A UTXO set is the full set of infortmation about all Bitcoins currently in circulation

Well if you read the first article you might have an idea already. The way I like to imagine it, is a large table containing all information about all the bitcoins on the blockchain.

more cool transactions here: https://news.bitcoin.com/eight-historic-bitcoin-transactions/

For each UTXO the following (useful) info is stored by the blockchain:

  • Date and time when it was received by the wallet
  • Wallet address to which this UTXO belongs (about >48,000,000 unique non-zero balance wallets currently [1])
  • Value (in BTC terms)

This is it. However, you can make a plethora of charts and useful analytics out of this.

For example, some derivative metrics that you can get out of the above would be

  • Date and time → price at which UTXO was received
  • Date and time → How long have a particular wallet been holding a UTXO (utxo age)
  • Wallet address to which this UTXO belongs → balance of a particular wallet

Taking the above info into account we can get this:

The analysis part

This is where the creative process starts — we can look at the above data and distill a lot of insight from it by looking at it from different angles.

For example we can:

  1. Combine Value+Price column and get the average weighted price at which all bitcoins in existence were obtained by all wallets on the blockchain, i.e. realised price
  2. We can find out what is the total balance of all wallets with balance >10,000BTC (supply belonging to whales), find what is total sum of values of all utxos (circulating supply) and divide the two to get % of supply that belongs to whales, i.e. address waves
  3. We can also find out what UTXOs belong to whales (wallets with balance>10,000) and find realised price only for those UTXOs (realised price of whale cohort).

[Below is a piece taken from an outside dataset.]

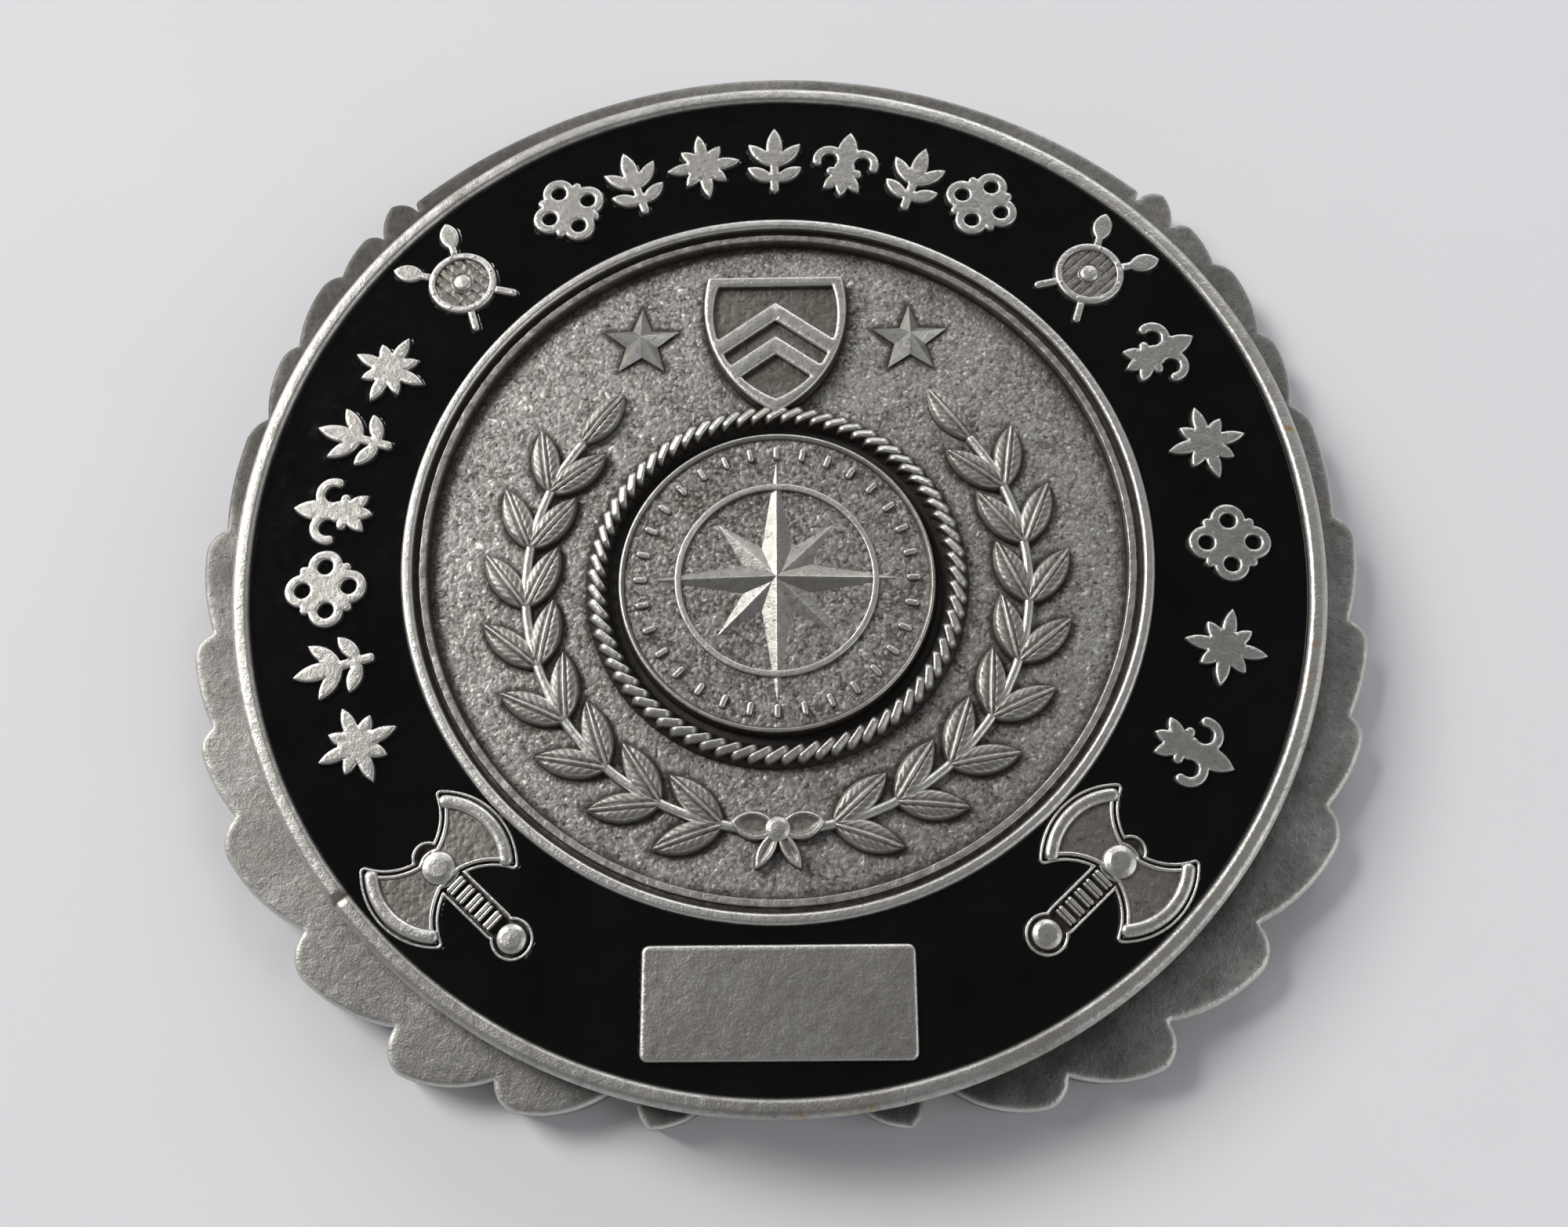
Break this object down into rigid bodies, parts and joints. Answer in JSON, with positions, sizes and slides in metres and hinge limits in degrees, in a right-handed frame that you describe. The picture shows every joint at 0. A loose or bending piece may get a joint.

More details here [2]
  4. We can plot a histogram of ages of UTXOs as well. This will be similar to HODL waves. To get to HODL waves you would have to choose categories of ages (>10y, 7–10y, etc), find the supply of BTC that belongs to each category and get that supply as a % of circulating supply.

In 4 points above, by looking at the same dataset we were able to come up with 7 charts already:

🐙 Realised price

🦑 Supply belonging to whales

🦐 Circulating supply

🦞 Address waves

🦀 Realised price of whale cohort

🐡 Histogram of ages of UTXOs

🐠 HODL waves

QA: Comment your suggestion below how we can look at the UTXO set at a different angle

Final (short) part

The UTXO set exists at every block. Hence we can analyse the UTXO set at every block. This way we can find out what was realised price in block 0, block 170, block 57043, block 737175 and plot a line chart of realised price!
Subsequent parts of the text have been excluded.